Check the video below. I did it on my phone so forgive the rugged feel. <3



  1. Keri-Lee Stroebel says:

    Love this!

    1. Yvette says:

      Thank you Keri! I think each of the lessons deserves their own blogpost but I wanted to give a glimpse into my thinking at that point. <3

  2. Yvette I am so proud of you and so happy – a 1 year milestone is a huge achievement and you are already 2 months past that. Before you know it you will be racking up the recovery years 🙂

    Thank you for sharing your amazing insights, they are all spot on. I can relate to each and every one. You will see how your life changes and these blessings add up. It is the incredible journey ever.
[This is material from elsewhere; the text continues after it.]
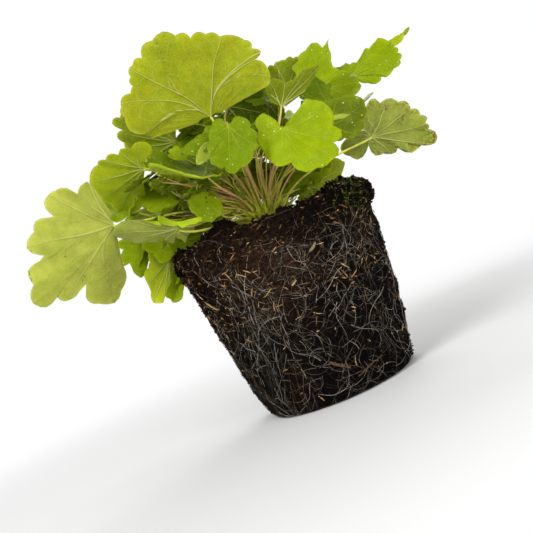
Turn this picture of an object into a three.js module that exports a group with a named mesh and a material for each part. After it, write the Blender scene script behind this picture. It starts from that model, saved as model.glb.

    I am so inspired and motivated by your journey. Yes maybe I am your “sponsor and recovery mentor” but in all honesty these things are two way, not just one way. Thank you for playing a huge role in my recovery, for being an amazing friend and for trusting me all the way, for taking the suggestions I give you with both hands and amazing me with the way you are moving forward in leaps and bounds with your personal growth and discovery every day.

    Keep on keeping on.

    Oh and practice saying no some more, remember saying no is not about the other person so much as you saying YES to Yvette.

    1. Yvette says:

      Thank you so very much Lynne. I think what truly changed my life was the way you helped me- it was genuine and gentle. Not a single bit of judgement in your tone or when you asked me more about my struggles. And your love and support as a friend and a sponsor were the same. It was life-changing and I’ll forever be grateful.

      I love you my friend. Thank you for being a light and appreciating my light too.

      And hell YES to Yvette. She deserves some YES in her life.